* BEGIN RECORDED DATA *
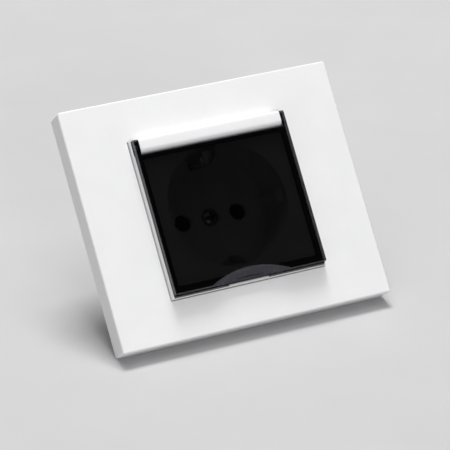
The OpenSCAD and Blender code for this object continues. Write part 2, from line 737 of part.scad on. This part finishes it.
// Terminals: a clamp plate that moves out with its screw
module terminal_clamp(x) {
    difference() {
        union() {
            block([x - clamp_half, x + clamp_half], [clamp_y, clamp_y + clamp_t],
                [terminal_rise - clamp_half, terminal_rise + clamp_half]);
            mirror_about(x) block([x + clamp_half - 0.5, x + clamp_half],
                [clamp_y + touch, clamp_y + clamp_t + 0.6],
                [terminal_rise - clamp_half, terminal_rise + clamp_half]);
        }
        rod_y(x, terminal_rise, screw_r + fit_gap, clamp_y - clear, clamp_y + clamp_t + clear);
    }
}
module mirror_about(x) {
    children();
    translate([2 * x, 0, 0]) mirror([1, 0, 0]) children();
}
module terminal_screw(x) {
    head_y = clamp_y + clamp_t + 0.05;
    translate([x, 0, terminal_rise]) difference() {
        union() {
            rod_y(0, 0, screw_r, tail_y - 2.6, head_y + touch);
            rod_y(0, 0, head_r - 0.15, head_y, head_y + head_h);
        }
        cross_recess(0, 0, head_y + head_h - slot_depth + 2 * touch, terminal_cross);
    }
}
module line_clamp() color("silver") terminal_clamp(terminal_x[0]);
module neutral_clamp() color("silver") terminal_clamp(terminal_x[1]);
module earth_clamp() color("silver") terminal_clamp(terminal_x[2]);
module line_screw() color("silver") terminal_screw(terminal_x[0]);
module neutral_screw() color("silver") terminal_screw(terminal_x[1]);
module earth_screw() color("silver") terminal_screw(terminal_x[2]);

// Claws, drawn for the right side about their barrel nut and mirrored for the left
module at_claw(side) {
    if (side > 0) translate([claw_x, 0, -claw_z]) children();
    else translate([-claw_x, 0, claw_z]) mirror([1, 0, 0]) children();
}
module claw_outline() {
    far = 2 * claw_out_r;
    translate([0, barrel_y]) intersection() {
        difference() {
            circle(r = claw_out_r);
            circle(r = claw_in_r);
        }
        polygon(concat([[0, 0]], [for (a = [claw_ring_start, 270, 315, 360]) far * [cos(a), sin(a)]]));
    }
    translate([claw_in_r, barrel_y - touch]) square([claw_t, claw_arm_l]);
    for (i = [0 : 2]) translate([claw_out_r - touch, barrel_y + claw_arm_l - 1.4 - 1.3 * i])
        polygon([[0, 0], [claw_tooth, 1.3], [0, 1.3]]);
}
module claw(side) {
    at_claw(side) difference() {
        profile_z(-claw_w / 2, claw_w / 2) claw_outline();
        block([-claw_out_r - clear, claw_out_r + clear], [0, barrel_y - 0.6], [-screw_well, screw_well]);
    }
}
module claw_nut(side) {
    at_claw(side) difference() {
        rod_z(0, barrel_y, barrel_r, -claw_w / 2, claw_w / 2);
        rod_y(0, 0, screw_hole_r, barrel_y - 5, barrel_y + 5);
    }
}
module claw_screw(side) {
    at_claw(side) difference() {
        union() {
            rod_y(0, 0, screw_r, yoke_y - touch, claw_screw_end_y);
            rod_y(0, 0, claw_head_r, yoke_y - head_h, yoke_y);
        }
        cross_recess(0, 0, yoke_y - head_h, claw_cross);
    }
}
module claw_left() color("silver") claw(-1);
module claw_right() color("silver") claw(1);
module claw_screw_left() color("silver") claw_screw(-1);
module claw_screw_right() color("silver") claw_screw(1);
module claw_nut_left() color("gray") claw_nut(-1);
module claw_nut_right() color("gray") claw_nut(1);

cover_frame();
socket_insert();
lid();
hinge_pin();
lid_spring();
centre_screw();
earth_strap();
mounting_yoke();
mechanism_base();
contact_cover();
cover_rivets();
yoke_rivets();
line_contact();
neutral_contact();
line_contact_clip();
neutral_contact_clip();
line_clamp();
neutral_clamp();
earth_clamp();
line_screw();
neutral_screw();
earth_screw();
claw_left();
claw_right();
claw_screw_left();
claw_screw_right();
claw_nut_left();
claw_nut_right();
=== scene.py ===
import json
import math

import bmesh
import bpy
from mathutils import Matrix, Vector


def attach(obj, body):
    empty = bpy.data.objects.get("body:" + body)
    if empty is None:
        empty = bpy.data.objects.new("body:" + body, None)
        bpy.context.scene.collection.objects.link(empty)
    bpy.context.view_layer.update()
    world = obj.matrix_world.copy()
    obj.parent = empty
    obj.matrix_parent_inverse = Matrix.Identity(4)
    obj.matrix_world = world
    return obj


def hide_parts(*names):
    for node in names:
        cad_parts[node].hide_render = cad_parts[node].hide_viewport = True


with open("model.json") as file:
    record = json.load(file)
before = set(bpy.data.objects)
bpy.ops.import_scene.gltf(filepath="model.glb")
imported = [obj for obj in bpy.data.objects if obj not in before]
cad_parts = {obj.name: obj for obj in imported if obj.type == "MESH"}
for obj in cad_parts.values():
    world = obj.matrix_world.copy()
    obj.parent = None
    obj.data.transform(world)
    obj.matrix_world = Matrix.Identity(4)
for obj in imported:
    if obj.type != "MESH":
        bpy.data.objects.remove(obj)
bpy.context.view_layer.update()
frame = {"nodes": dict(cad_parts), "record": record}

MM = 0.001
nodes = frame["nodes"]

# The photograph's view: f is in pixels of a 450 pixel wide frame
FOCAL_PX = 2508.77
FRAME_PX = 450
CAMERA_AT = Vector((-290.1, -717.5, -122.25)) * MM
CAMERA_RIGHT = Vector((0.9069, -0.3233, -0.2702))
CAMERA_FORWARD = Vector((0.3713, 0.9163, 0.1500))

# The surface that the socket leans back on, under the frame's lower rear edge
FLOOR_UP = Vector((0.0, -0.6413, 0.7673))
FLOOR_AT = Vector((0.0, 0.0, -38.02)) * MM
RIGHT = Vector((1.0, 0.0, 0.0))
BACK = FLOOR_UP.cross(RIGHT)


# Camera
camera_data = bpy.data.cameras.new("camera")
camera_data.sensor_width = 36.0
camera_data.lens = FOCAL_PX * 36.0 / FRAME_PX
camera_data.clip_start = 0.01
camera_data.clip_end = 50.0
camera = bpy.data.objects.new("camera", camera_data)
bpy.context.scene.collection.objects.link(camera)
forward = CAMERA_FORWARD.normalized()
right = (CAMERA_RIGHT - forward * CAMERA_RIGHT.dot(forward)).normalized()
up = right.cross(forward)
turn = Matrix((right, up, -forward)).transposed().to_4x4()
camera.matrix_world = Matrix.Translation(CAMERA_AT) @ turn
bpy.context.scene.camera = camera
bpy.context.scene.view_settings.view_transform = "Standard"


# Materials
class Shader:
    """A node material under construction."""

    def __init__(self, name):
        self.material = bpy.data.materials.new(name)
        self.material.use_nodes = True
        self.tree = self.material.node_tree
        self.tree.nodes.clear()
        self.output = self.add("ShaderNodeOutputMaterial")
        self.coords = self.add("ShaderNodeTexCoord").outputs["Object"]

    def add(self, kind, **values):
        node = self.tree.nodes.new(kind)
        for key, value in values.items():
            setattr(node, key, value)
        return node

    def link(self, a, b):
        self.tree.links.new(a, b)

    def noise(self, per_metre, detail=3.0, roughness=0.5, stretch=None):
        node = self.add("ShaderNodeTexNoise")
        node.inputs["Scale"].default_value = per_metre
        node.inputs["Detail"].default_value = detail
        node.inputs["Roughness"].default_value = roughness
        if stretch is None:
            self.link(self.coords, node.inputs["Vector"])
        else:
            mapping = self.add("ShaderNodeMapping")
            mapping.inputs["Scale"].default_value = stretch
            self.link(self.coords, mapping.inputs["Vector"])
            self.link(mapping.outputs["Vector"], node.inputs["Vector"])
        return node.outputs["Fac"]

    def ramp(self, fac, low, high, start=0.3, end=0.7):
        node = self.add("ShaderNodeValToRGB")
        node.color_ramp.elements[0].position = start
        node.color_ramp.elements[1].position = end
        node.color_ramp.elements[0].color = low
        node.color_ramp.elements[1].color = high
        self.link(fac, node.inputs["Fac"])
        return node.outputs["Color"]

    def span(self, fac, low, high):
        node = self.add("ShaderNodeMapRange")
        node.inputs["From Min"].default_value = 0.3
        node.inputs["From Max"].default_value = 0.7
        node.inputs["To Min"].default_value = low
        node.inputs["To Max"].default_value = high
        self.link(fac, node.inputs["Value"])
        return node.outputs["Result"]

    def math(self, operation, a, b):
        node = self.add("ShaderNodeMath", operation=operation)
        for socket, value in zip(node.inputs, (a, b)):
            if isinstance(value, (int, float)):
                socket.default_value = value
            else:
                self.link(value, socket)
        return node.outputs["Value"]

    def bump(self, height, depth, strength=1.0):
        node = self.add("ShaderNodeBump")
        node.inputs["Strength"].default_value = strength
        node.inputs["Distance"].default_value = depth
        self.link(height, node.inputs["Height"])
        return node.outputs["Normal"]

    def finish(self, surface):
        self.link(surface, self.output.inputs["Surface"])
        return self.material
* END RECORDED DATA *
Copy every line that includes the string "context" from the material above.

SOLUTION FOR THIS EXERCISE —
        bpy.context.scene.collection.objects.link(empty)
    bpy.context.view_layer.update()
bpy.context.view_layer.update()
bpy.context.scene.collection.objects.link(camera)
bpy.context.scene.camera = camera
bpy.context.scene.view_settings.view_transform = "Standard"